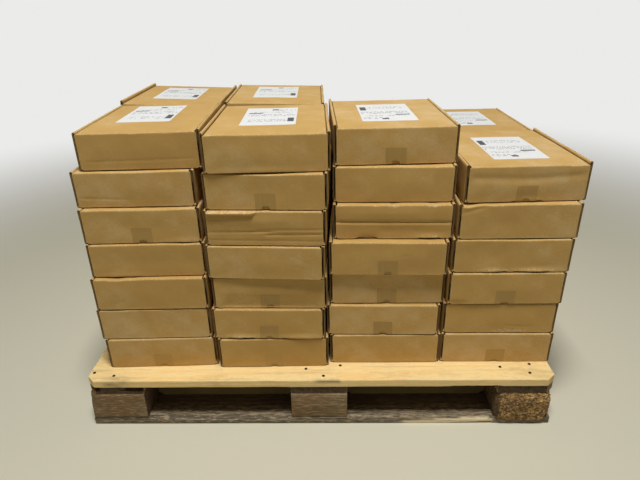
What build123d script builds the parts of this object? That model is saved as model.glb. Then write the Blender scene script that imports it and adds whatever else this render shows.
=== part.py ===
from build123d import *
import os

# Timber pallet loaded with two rows of closed mailer boxes, in millimetres.
# The origin is the middle of the pallet's footprint on the floor, +Z is up, and -Y is the front.

# Pallet sizes
pallet_length = 1200
pallet_width = 800
board_thickness = 22
wide_board = 145
narrow_board = 100
block_height = 78
corner_cut = 20
runner_bevel = 10
board_edge = 2

# Chip block at the front right corner, swollen, and sagging over the bottom board's front
chip_swell = 3
chip_corner = 12
chip_sag_low = 9
chip_sag_height = 45
chip_sag_depth = 6
chip_sag_round = 18

# Front end of the left cross board, split away in two places
split_ends = [(-600, -566), (-500, -455)]
split_height = 14
split_depth = 9

# Torn lower edge of the front bottom board, beside the chip block
tear_start = 215
tear_depth = 6
tear_height = 9

# Mailer box sizes
box_width = 286
box_depth = 338
box_height = 88
roll_thickness = 5.5
wall_setback = 1.5
wall_round = 1.5
lid_drop = 1
slit_width = 1.5
slit_depth = 5
fold_radius = 4
notch_radius = 9
notch_depth = 2

# Tape patch over the tuck panel, and sticker on a top lid
tape_width = 48
tape_height = 40
tape_thickness = 0.3
label_width = 132
label_depth = 205
label_thickness = 0.3

# How the two rows of stacks stand on the deck, measured from its right end and its front
column_gap = 8
right_overhang = 11
front_margin = 55
row_gap = 67
rear_settle = 1.5

# One entry a box, from the deck up: sideways shift, set-back, turn in degrees, tuck side to the front
front_stacks = [
    [(4, 5, 2, True), (-3, 8, 1.5, False), (-1, 8, 1, False), (1, 20, 1.5, False),
     (-2, 26, 1.5, True), (-8, 40, 1, False), (13, 51, 2, False)],
    [(3, 1, 1, True), (-5, 3, -1, True), (2, 8, -1, True), (-3, 0, -3, False),
     (2, 4, -2.5, False), (7, 10, -2.5, True), (15, 14, 1.5, False)],
    [(-1, 16, 0, False), (-8, 18, -1, True), (0, 28, -0.5, True), (-1, 15, -1.5, True),
     (10, 35, -1, False), (10, 50, -1, False), (13, 63, 2, True)],
    [(-7, 17, -0.5, True), (-7, 22, -0.5, False), (-2, 19, 0, True), (2, 24, -0.5, False),
     (9, 28, 0, False), (20, 42, 2, True)],
]
rear_stacks = [
    [(-9, 2, 0.5, True), (-12, 0, 0, False), (-8, 3, 1, False), (-13, 1, 0.5, True),
     (-11, 0, 1, False), (-10, 2, 0, True), (-12, 4, 1, False)],
    [(-4, 0, 0.5, False), (-7, 3, 1, True), (-3, 1, 0, False), (-6, 0, 1, True),
     (-5, 2, 1.5, True), (-8, 0, 1, False), (-5, 4, 1.5, False)],
    [(2, 1, 0, True), (5, 0, 0.5, False), (1, 3, -0.5, True), (4, 0, 0, False),
     (2, 2, 0.5, False), (3, 1, 0, True)],
    [(12, 0, 0, False), (15, 2, 0.5, True), (11, 1, 0, False), (16, 3, -0.5, False),
     (13, 0, 0.5, True), (14, 2, 1, False)],
]

# Top boxes: rise of the left and right rolled walls, lean sideways in degrees, middle of the sticker
top_walls = {"box_front_1_7": (1, 3), "box_front_2_7": (4, 2), "box_front_3_7": (6, 1),
             "box_front_4_6": (3, 5), "box_rear_1_7": (7, 7), "box_rear_2_7": (1, 2)}
top_lean = {"box_rear_1_7": 2.5, "box_rear_2_7": 2}
label_spots = {"box_front_1_7": (15, -43), "box_front_2_7": (2, -20), "box_front_3_7": (-6, -6),
               "box_front_4_6": (0, -14), "box_rear_1_7": (10, -20), "box_rear_2_7": (5, -20),
               "box_rear_4_6": (5, -15)}

# Heights and places that follow from the sizes
cross_bottom = board_thickness + block_height
deck_bottom = cross_bottom + board_thickness
deck_top = deck_bottom + board_thickness
column_x = (pallet_length - wide_board) / 2
edge_row = (pallet_width - narrow_board) / 2
deck_widths = [wide_board, narrow_board, wide_board, narrow_board, wide_board]
deck_gap = (pallet_width - sum(deck_widths)) / 4
last_column = pallet_length / 2 + right_overhang - box_width / 2


def save(piece, name):
    """Name a finished piece and write it as a STEP file."""
    piece.part.label = name
    export_step(piece.part, f"parts/{name}.step")


def cut_corners(piece):
    """Cut the upright edges that stand on the pallet's four corners."""
    corner = pallet_length / 2 + pallet_width / 2
    uprights = piece.edges().filter_by(Axis.Z)
    chamfer(uprights.filter_by(lambda edge: abs(edge.center().X) + abs(edge.center().Y) > corner - 1),
            length=corner_cut)


# Deck boards, laid along the pallet
with BuildPart() as deck_boards:
    front_edge = -pallet_width / 2
    for width in deck_widths:
        with BuildSketch(Plane.XY.offset(deck_bottom)):
            with Locations((0, front_edge + width / 2)):
                Rectangle(pallet_length, width)
        extrude(amount=board_thickness)
        front_edge += width + deck_gap
    cut_corners(deck_boards)
    long_edges = deck_boards.edges().filter_by(Axis.X).group_by(Axis.Z)[-1]
    chamfer(long_edges, length=board_edge)

# Cross boards, under the deck from front to back, the left one with its front end split away twice
with BuildPart() as cross_boards:
    with BuildSketch(Plane.XY.offset(cross_bottom)):
        with GridLocations(column_x, 0, 3, 1):
            Rectangle(wide_board, pallet_width)
    extrude(amount=board_thickness)
    cut_corners(cross_boards)
    with BuildSketch(Plane.XZ.offset(pallet_width / 2)):
        for left, right in split_ends:
            with Locations((left, deck_bottom)):
                Rectangle(right - left, split_height, align=(Align.MIN, Align.MAX))
    extrude(amount=-split_depth, mode=Mode.SUBTRACT)

# Sawn timber blocks in three rows, without the front right one
with BuildPart() as timber_blocks:
    with BuildSketch(Plane.XY.offset(board_thickness)):
        with Locations((-column_x, -edge_row), (0, -edge_row)):
            Rectangle(wide_board, narrow_board)
        with GridLocations(column_x, 0, 3, 1):
            Rectangle(wide_board, wide_board)
        with Locations((0, edge_row)):
            with GridLocations(column_x, 0, 3, 1):
                Rectangle(wide_board, narrow_board)
    extrude(amount=block_height)

# Pressed chip block, swollen at mid height and worn off at its corners
with BuildPart() as chip_block:
    swells = {0: chip_swell / 2, block_height / 3: chip_swell, block_height: 0}
    for rise, swell in swells.items():
        with BuildSketch(Plane.XY.offset(board_thickness + rise)) as outline:
            with Locations((column_x, -edge_row)):
                Rectangle(wide_board + 2 * swell, narrow_board + 2 * swell)
            chamfer(outline.vertices(), length=chip_corner)
    loft(ruled=True)
    # Chips that bulge down over the front of the bottom board
    with BuildSketch(Plane.XZ.offset(pallet_width / 2)) as chip_sag:
        with Locations((column_x, chip_sag_low)):
            Rectangle(wide_board, chip_sag_height, align=(Align.CENTER, Align.MIN))
        fillet(chip_sag.vertices(), radius=chip_sag_round)
    extrude(amount=chip_sag_depth)

# Bottom boards, with the top edges bevelled between the blocks for the fork truck's wheels
with BuildPart() as bottom_boards:
    with BuildSketch():
        with GridLocations(0, edge_row, 1, 3):
            Rectangle(pallet_length, narrow_board)
        Rectangle(pallet_length, wide_board)
    extrude(amount=board_thickness)
    board_halves = {-edge_row: narrow_board / 2, 0: wide_board / 2, edge_row: narrow_board / 2}
    for bay in (-1, 1):
        for middle, half in board_halves.items():
            for side in (-1, 1):
                edge = middle + side * half
                with BuildSketch(Plane.YZ.offset(bay * column_x / 2)):
                    with BuildLine():
                        Polyline((edge, board_thickness - runner_bevel), (edge, board_thickness),
                                 (edge - side * runner_bevel, board_thickness), close=True)
                    make_face()
                extrude(amount=(column_x - wide_board) / 2 - runner_bevel, both=True, mode=Mode.SUBTRACT)
    tear_end = column_x - wide_board / 2
    with BuildSketch(Plane.XZ.offset(pallet_width / 2)):
        with BuildLine():
            Spline((tear_start, 0), ((tear_start + tear_end) / 2, tear_height * 0.7), (tear_end, tear_height))
            Polyline((tear_end, tear_height), (tear_end, 0), (tear_start, 0))
        make_face()
    extrude(amount=-tear_depth, mode=Mode.SUBTRACT)


def seat_plane(name, row, column, level, place):
    """Plane of a box's base: the origin is its middle, and the tuck side is at the plane's -Y."""
    shift, set_back, turn, tuck_forward = place
    x = last_column - (len(front_stacks) - column) * (box_width + column_gap) + shift
    y = front_margin - pallet_width / 2 + set_back
    z = deck_top + level * box_height
    if row == "rear":
        y += box_depth + row_gap
        z -= level * rear_settle
    seat = Plane(origin=(x, y, z)).rotated((0, 0, turn))
    seat.origin += seat.y_dir * box_depth / 2
    hinge = seat.origin - seat.x_dir * box_width / 2
    across = seat.x_dir.rotate(Axis((0, 0, 0), seat.y_dir), -top_lean.get(name, 0))
    seat = Plane(origin=hinge + across * box_width / 2, x_dir=across, z_dir=across.cross(seat.y_dir))
    return seat if tuck_forward else seat.rotated((0, 0, 180))


def face_plane(seat, y):
    """Upright plane across a box at y on its seat, facing its tuck side."""
    return Plane(origin=seat.from_local_coords((0, y, 0)), x_dir=seat.x_dir, z_dir=-seat.y_dir)


def mailer_box(seat, height, left_wall, right_wall):
    """One closed mailer: rolled side walls, and between them the lid folded down into its end panels."""
    half = box_width / 2
    inner = half - roll_thickness
    lid = height - lid_drop
    slit_floor = lid - slit_depth
    with BuildPart() as box:
        # Section across the box: wall, slit, lid, slit and wall, with the walls' top folds eased
        with BuildSketch(face_plane(seat, box_depth / 2 - wall_setback)) as section:
            with BuildLine():
                Polyline((-half, 0), (-half, height + left_wall), (-inner, height + left_wall),
                         (-inner, slit_floor), (-inner + slit_width, slit_floor),
                         (-inner + slit_width, lid), (inner - slit_width, lid),
                         (inner - slit_width, slit_floor), (inner, slit_floor),
                         (inner, height + right_wall), (half, height + right_wall), (half, 0), close=True)
            make_face()
            chamfer(section.vertices().filter_by(lambda corner: abs(corner.X) > inner + 1 and corner.Y > lid),
                    length=wall_round)
        extrude(amount=box_depth - 2 * wall_setback)
        # Lid, tuck panel and hinge panel, a little proud of the walls' ends
        with BuildSketch(face_plane(seat, box_depth / 2)):
            Rectangle(2 * (inner - slit_width), lid, align=(Align.CENTER, Align.MIN))
        extrude(amount=box_depth)
        # Upright slits that part the two end panels from the walls
        with BuildSketch(seat):
            with GridLocations(2 * inner - slit_width, box_depth - slit_depth, 2, 2):
                Rectangle(slit_width, slit_depth)
        extrude(amount=height, mode=Mode.SUBTRACT)
        # Half-moon thumb notch at the foot of the tuck panel
        with BuildSketch(face_plane(seat, -box_depth / 2)):
            Circle(notch_radius)
        extrude(amount=-notch_depth, mode=Mode.SUBTRACT)
        # Folds along the front and the back of the lid
        ends = [seat.from_local_coords((0, side * box_depth / 2, lid)) for side in (-1, 1)]
        folds = [box.edges().sort_by(lambda edge: (edge.center() - end).length)[0] for end in ends]
        fillet(folds, radius=fold_radius)
    return box


os.makedirs("parts", exist_ok=True)
for piece, name in ((deck_boards, "deck_boards"), (cross_boards, "cross_boards"),
                    (timber_blocks, "timber_blocks"), (chip_block, "chip_block"),
                    (bottom_boards, "bottom_boards")):
    save(piece, name)

# The boxes, stack by stack
seats = {}
for row, stacks in (("front", front_stacks), ("rear", rear_stacks)):
    height = box_height if row == "front" else box_height - rear_settle
    for column, stack in enumerate(stacks, start=1):
        for level, place in enumerate(stack):
            name = f"box_{row}_{column}_{level + 1}"
            seats[name] = (seat_plane(name, row, column, level, place), height)
            walls = top_walls.get(name, (0, 0))
            if not place[3]:
                walls = walls[::-1]
            save(mailer_box(*seats[name], *walls), name)

# One tape patch at the foot of each tuck panel
with BuildPart() as tapes:
    for seat, height in seats.values():
        with BuildSketch(face_plane(seat, -box_depth / 2)):
            Rectangle(tape_width, tape_height, align=(Align.CENTER, Align.MIN))
        extrude(amount=tape_thickness)
save(tapes, "tapes")

# Stickers on the lids of the top boxes
with BuildPart() as labels:
    for name, spot in label_spots.items():
        seat, height = seats[name]
        with BuildSketch(seat.offset(height - lid_drop)):
            with Locations(spot):
                Rectangle(label_width, label_depth)
        extrude(amount=label_thickness)
save(labels, "labels")
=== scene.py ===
import math
from types import SimpleNamespace

import bmesh
import bpy
import numpy as np
from bpy.props import FloatProperty, FloatVectorProperty, PointerProperty
from mathutils import Matrix, Vector, noise


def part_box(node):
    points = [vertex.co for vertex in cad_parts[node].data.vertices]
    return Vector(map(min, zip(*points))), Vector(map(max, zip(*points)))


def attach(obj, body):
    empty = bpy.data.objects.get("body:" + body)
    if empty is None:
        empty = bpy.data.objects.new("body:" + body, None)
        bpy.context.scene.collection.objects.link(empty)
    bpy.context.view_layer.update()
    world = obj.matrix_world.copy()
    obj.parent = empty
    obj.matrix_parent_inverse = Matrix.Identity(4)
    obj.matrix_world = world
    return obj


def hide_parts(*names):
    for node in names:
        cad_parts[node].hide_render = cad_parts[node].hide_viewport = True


bl_info = {
    "name": "Pallet Load of Mailer Boxes",
    "version": (1, 0, 0),
    "blender": (4, 5, 0),
    "location": "3D View > Sidebar > Pallet Load",
    "description": "Builds a timber pallet loaded with folded mailer boxes around its packed model",
    "category": "Object",
}

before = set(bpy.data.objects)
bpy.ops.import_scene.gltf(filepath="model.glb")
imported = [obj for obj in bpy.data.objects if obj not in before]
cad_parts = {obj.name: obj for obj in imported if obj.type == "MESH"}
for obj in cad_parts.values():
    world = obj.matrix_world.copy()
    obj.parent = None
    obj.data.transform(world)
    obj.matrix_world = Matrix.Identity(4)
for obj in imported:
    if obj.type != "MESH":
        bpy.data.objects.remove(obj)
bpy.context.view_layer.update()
MM = 0.001


# Shader sums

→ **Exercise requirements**
Quote only the lines running from the line that holds "# One tape patch" to the line that holds "imported = [obj", both ends included.

→ **Solution for this task**
# One tape patch at the foot of each tuck panel
with BuildPart() as tapes:
    for seat, height in seats.values():
        with BuildSketch(face_plane(seat, -box_depth / 2)):
            Rectangle(tape_width, tape_height, align=(Align.CENTER, Align.MIN))
        extrude(amount=tape_thickness)
save(tapes, "tapes")

# Stickers on the lids of the top boxes
with BuildPart() as labels:
    for name, spot in label_spots.items():
        seat, height = seats[name]
        with BuildSketch(seat.offset(height - lid_drop)):
            with Locations(spot):
                Rectangle(label_width, label_depth)
        extrude(amount=label_thickness)
save(labels, "labels")
=== scene.py ===
import math
from types import SimpleNamespace

import bmesh
import bpy
import numpy as np
from bpy.props import FloatProperty, FloatVectorProperty, PointerProperty
from mathutils import Matrix, Vector, noise


def part_box(node):
    points = [vertex.co for vertex in cad_parts[node].data.vertices]
    return Vector(map(min, zip(*points))), Vector(map(max, zip(*points)))


def attach(obj, body):
    empty = bpy.data.objects.get("body:" + body)
    if empty is None:
        empty = bpy.data.objects.new("body:" + body, None)
        bpy.context.scene.collection.objects.link(empty)
    bpy.context.view_layer.update()
    world = obj.matrix_world.copy()
    obj.parent = empty
    obj.matrix_parent_inverse = Matrix.Identity(4)
    obj.matrix_world = world
    return obj


def hide_parts(*names):
    for node in names:
        cad_parts[node].hide_render = cad_parts[node].hide_viewport = True


bl_info = {
    "name": "Pallet Load of Mailer Boxes",
    "version": (1, 0, 0),
    "blender": (4, 5, 0),
    "location": "3D View > Sidebar > Pallet Load",
    "description": "Builds a timber pallet loaded with folded mailer boxes around its packed model",
    "category": "Object",
}

before = set(bpy.data.objects)
bpy.ops.import_scene.gltf(filepath="model.glb")
imported = [obj for obj in bpy.data.objects if obj not in before]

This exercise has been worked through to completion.